Task to carry out >> Below are some entries. Copy each line that holds the string "Blender".

Information shown >>
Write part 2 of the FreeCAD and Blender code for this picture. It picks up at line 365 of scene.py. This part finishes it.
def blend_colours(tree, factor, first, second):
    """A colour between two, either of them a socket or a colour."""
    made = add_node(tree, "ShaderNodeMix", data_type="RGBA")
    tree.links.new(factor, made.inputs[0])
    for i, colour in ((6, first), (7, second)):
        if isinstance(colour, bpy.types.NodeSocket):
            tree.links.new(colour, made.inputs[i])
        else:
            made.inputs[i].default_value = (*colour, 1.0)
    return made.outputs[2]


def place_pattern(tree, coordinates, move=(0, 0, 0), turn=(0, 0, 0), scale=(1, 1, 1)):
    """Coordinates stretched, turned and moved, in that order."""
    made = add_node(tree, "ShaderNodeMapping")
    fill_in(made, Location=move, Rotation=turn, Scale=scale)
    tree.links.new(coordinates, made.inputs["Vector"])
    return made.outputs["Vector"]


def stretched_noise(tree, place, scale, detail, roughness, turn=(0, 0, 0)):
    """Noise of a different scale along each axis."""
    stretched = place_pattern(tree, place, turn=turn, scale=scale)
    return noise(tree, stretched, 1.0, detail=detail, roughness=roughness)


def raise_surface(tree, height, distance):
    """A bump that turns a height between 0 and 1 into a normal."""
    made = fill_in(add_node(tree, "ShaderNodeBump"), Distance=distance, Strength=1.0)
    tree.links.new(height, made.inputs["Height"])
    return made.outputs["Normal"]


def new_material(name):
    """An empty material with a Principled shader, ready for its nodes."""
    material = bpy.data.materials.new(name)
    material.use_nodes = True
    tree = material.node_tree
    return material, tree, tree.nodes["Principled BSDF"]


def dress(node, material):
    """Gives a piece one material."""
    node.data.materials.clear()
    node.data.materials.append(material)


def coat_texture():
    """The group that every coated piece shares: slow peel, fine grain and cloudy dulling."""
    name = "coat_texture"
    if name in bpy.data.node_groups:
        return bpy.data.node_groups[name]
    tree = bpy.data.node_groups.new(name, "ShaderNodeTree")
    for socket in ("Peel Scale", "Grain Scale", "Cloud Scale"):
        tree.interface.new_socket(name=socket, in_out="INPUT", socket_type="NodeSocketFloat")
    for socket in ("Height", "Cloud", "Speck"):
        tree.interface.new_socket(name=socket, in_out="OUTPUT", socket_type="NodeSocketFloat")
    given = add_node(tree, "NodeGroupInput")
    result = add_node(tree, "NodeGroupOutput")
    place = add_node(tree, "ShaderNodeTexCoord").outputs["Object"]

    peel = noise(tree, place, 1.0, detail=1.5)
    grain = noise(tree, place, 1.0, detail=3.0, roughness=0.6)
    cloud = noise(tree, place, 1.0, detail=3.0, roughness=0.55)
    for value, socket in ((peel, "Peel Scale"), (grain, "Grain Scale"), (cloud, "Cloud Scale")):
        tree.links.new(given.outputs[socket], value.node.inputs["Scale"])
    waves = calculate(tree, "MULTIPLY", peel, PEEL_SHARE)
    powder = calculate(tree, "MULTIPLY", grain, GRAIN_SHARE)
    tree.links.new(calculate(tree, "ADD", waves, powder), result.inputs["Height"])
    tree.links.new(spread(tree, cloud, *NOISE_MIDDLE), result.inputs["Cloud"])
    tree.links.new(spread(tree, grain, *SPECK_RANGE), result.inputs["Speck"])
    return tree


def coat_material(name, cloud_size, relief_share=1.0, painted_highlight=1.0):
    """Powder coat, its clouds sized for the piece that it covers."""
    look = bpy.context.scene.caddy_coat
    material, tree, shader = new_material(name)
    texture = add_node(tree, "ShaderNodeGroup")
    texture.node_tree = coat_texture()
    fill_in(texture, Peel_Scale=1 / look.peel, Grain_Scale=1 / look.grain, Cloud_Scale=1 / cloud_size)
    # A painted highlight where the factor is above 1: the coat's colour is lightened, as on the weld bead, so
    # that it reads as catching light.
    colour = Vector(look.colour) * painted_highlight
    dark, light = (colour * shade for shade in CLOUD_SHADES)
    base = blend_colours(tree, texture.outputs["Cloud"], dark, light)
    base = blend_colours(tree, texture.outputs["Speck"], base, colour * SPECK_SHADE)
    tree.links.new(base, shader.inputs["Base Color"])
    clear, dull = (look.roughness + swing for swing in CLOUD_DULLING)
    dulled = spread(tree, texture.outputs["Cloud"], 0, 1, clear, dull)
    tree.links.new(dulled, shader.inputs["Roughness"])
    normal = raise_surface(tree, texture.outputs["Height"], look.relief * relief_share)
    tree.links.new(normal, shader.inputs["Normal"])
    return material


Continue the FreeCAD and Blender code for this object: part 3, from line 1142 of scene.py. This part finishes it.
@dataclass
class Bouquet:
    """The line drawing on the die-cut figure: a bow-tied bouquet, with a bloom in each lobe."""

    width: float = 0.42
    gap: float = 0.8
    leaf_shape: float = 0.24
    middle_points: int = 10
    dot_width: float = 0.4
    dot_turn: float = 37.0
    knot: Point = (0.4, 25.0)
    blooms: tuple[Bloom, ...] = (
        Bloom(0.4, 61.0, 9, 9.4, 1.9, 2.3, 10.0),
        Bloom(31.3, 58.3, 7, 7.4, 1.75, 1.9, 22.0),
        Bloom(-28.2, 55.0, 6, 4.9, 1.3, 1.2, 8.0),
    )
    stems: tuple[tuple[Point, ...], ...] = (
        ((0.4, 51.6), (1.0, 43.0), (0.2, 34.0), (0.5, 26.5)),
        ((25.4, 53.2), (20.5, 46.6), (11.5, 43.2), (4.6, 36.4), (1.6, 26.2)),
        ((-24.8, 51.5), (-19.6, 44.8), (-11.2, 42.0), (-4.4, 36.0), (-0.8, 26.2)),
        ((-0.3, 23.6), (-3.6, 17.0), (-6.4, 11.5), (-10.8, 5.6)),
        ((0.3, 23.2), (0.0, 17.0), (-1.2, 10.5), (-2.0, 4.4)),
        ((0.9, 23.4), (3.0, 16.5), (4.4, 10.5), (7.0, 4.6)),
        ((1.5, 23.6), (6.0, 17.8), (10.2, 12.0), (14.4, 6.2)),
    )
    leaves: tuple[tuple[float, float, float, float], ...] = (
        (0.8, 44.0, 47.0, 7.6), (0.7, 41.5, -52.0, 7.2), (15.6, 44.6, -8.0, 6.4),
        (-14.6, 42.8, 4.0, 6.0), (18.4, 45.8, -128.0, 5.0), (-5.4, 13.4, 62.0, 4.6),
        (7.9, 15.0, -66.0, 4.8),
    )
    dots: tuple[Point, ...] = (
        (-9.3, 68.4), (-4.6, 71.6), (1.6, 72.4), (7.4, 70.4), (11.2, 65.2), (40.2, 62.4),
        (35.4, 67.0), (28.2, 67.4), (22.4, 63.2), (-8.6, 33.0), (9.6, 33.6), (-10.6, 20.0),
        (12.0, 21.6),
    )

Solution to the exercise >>
Write part 2 of the FreeCAD and Blender code for this picture. It picks up at line 365 of scene.py. This part finishes it.
Continue the FreeCAD and Blender code for this object: part 3, from line 1142 of scene.py. This part finishes it.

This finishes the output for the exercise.